Dinosaur Jr.: encontro de gerações em um dos melhores shows do ano
Enquanto o público se acomodava ao som de “Loving You Is Sweeter Than Ever”, do The Band, o Dinosaur Jr. subiu ao palco pontualmente às 21h30. Abrindo a noite com a explosiva “The Lung”, o trio de Massachusetts mostrou desde o início que estava pronto para entregar uma performance marcante.
Formada por J Mascis (guitarra e voz), Lou Barlow (baixo) e Murph (bateria), a banda desembarcou direto de Buenos Aires, onde havia tocado na noite anterior. Apesar do cansaço e de “não dormir direito por dois dias”, como confessou Barlow, o grupo estava determinado a recompensar os fãs que lotaram o Tokio Marine Hall em plena noite de domingo.
A atmosfera estava em chamas. Jovens adolescentes dividiam espaço com quarentões e cinquentões, que cantavam cada verso, formavam rodas de mosh e erguiam os braços em êxtase. Ficou evidente que o Dinosaur Jr. vai muito além da nostalgia dos anos 90. Sua música segue tão relevante que consegue conquistar novas gerações, mantendo o mesmo vigor que os consagrou no cenário do rock alternativo.
No palco, J Mascis dominava a cena, extraindo da guitarra distorções poderosas e longas, enquanto Lou Barlow e Murph formavam uma base sólida e mesmo exaustos, os três músicos entregaram um show de 1h30 que passeou por todas as fases da banda.
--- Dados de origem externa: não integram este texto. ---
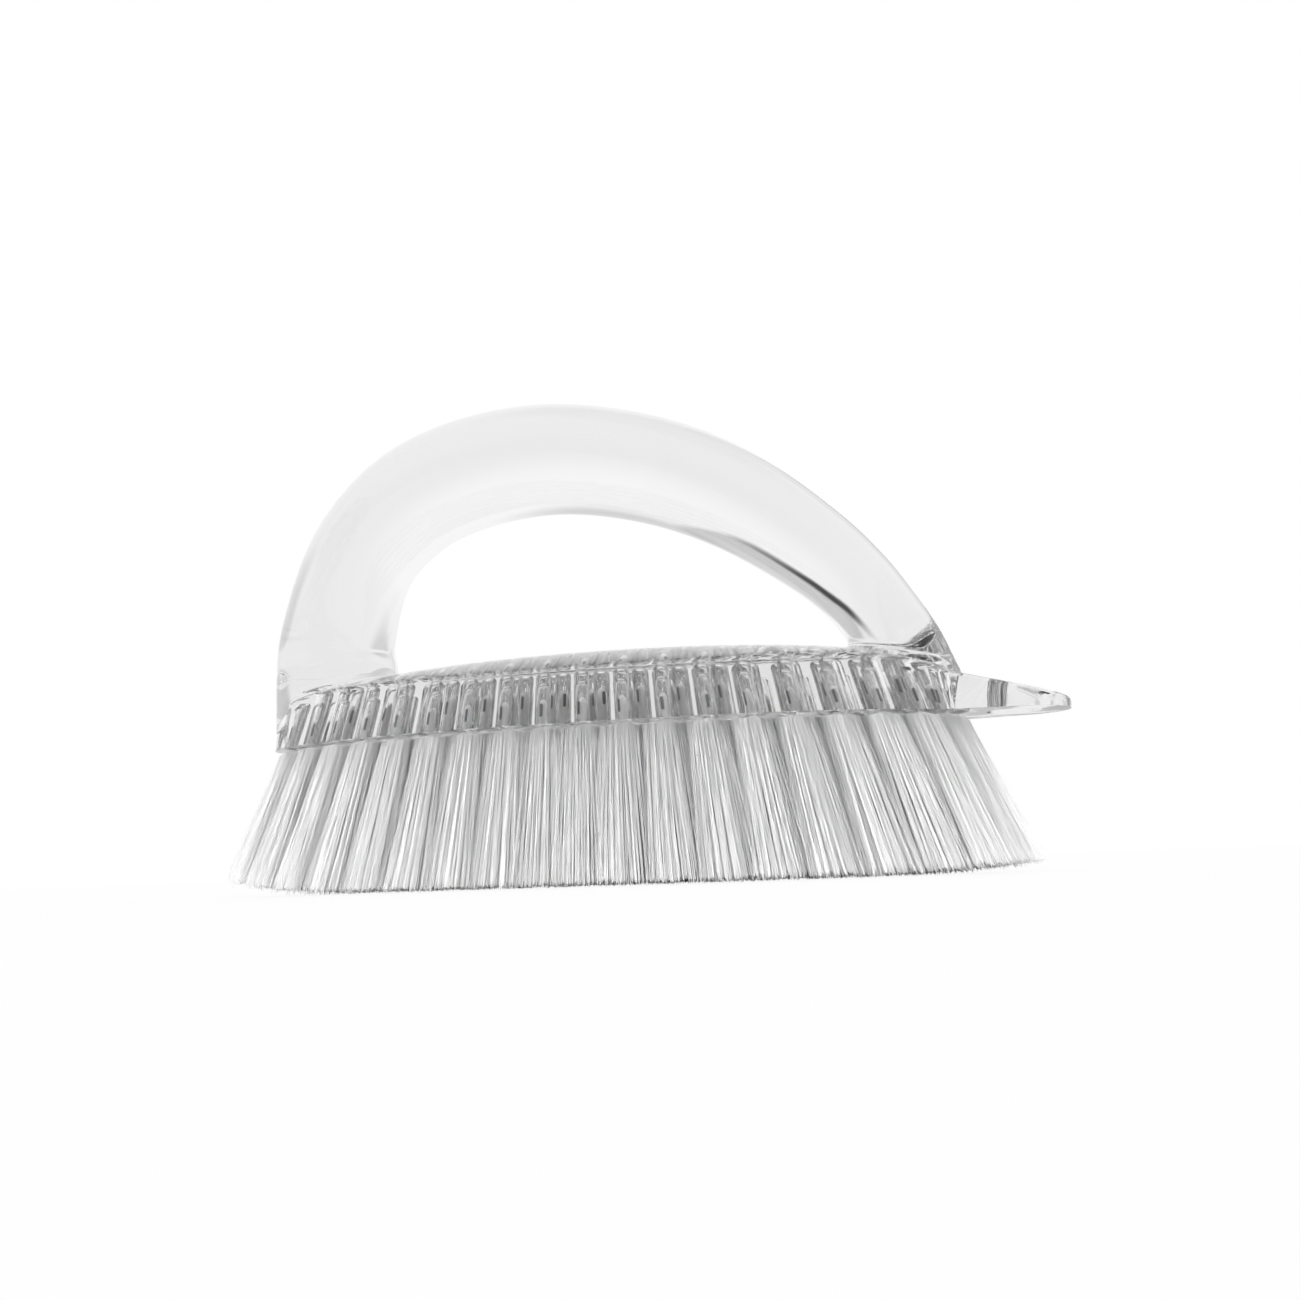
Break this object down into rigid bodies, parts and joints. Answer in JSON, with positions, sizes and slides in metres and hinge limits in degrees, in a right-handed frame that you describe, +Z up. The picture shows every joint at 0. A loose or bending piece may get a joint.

O icônico álbum “You’re Living All Over Me” (1987) foi o mais celebrado, com seis faixas no setlist.
Momentos marcantes não faltaram. De clássicos como “Been There All the Time”, “Kracked”, “Sludgefeast” e “Little Fury Things” – tocadas em sequência – aos hits “Out There”, “Feel The Pain” e “Start Choppin”. O cover de “Just Like Heaven”, do The Cure, arrancou aplausos calorosos, e o bis com “The Wagon” trouxe lágrimas e sorrisos, encerrando a noite com chave de ouro.
Mais do que um show, foi um evento que reafirmou a força do Dinosaur Jr. e consolidou o festival organizado pela Balaclava como uma referência no calendário musical do Brasil. Com criatividade e coragem, o evento já provou ser uma realidade – e certamente tem potencial para crescer ainda mais. Que venham as próximas edições!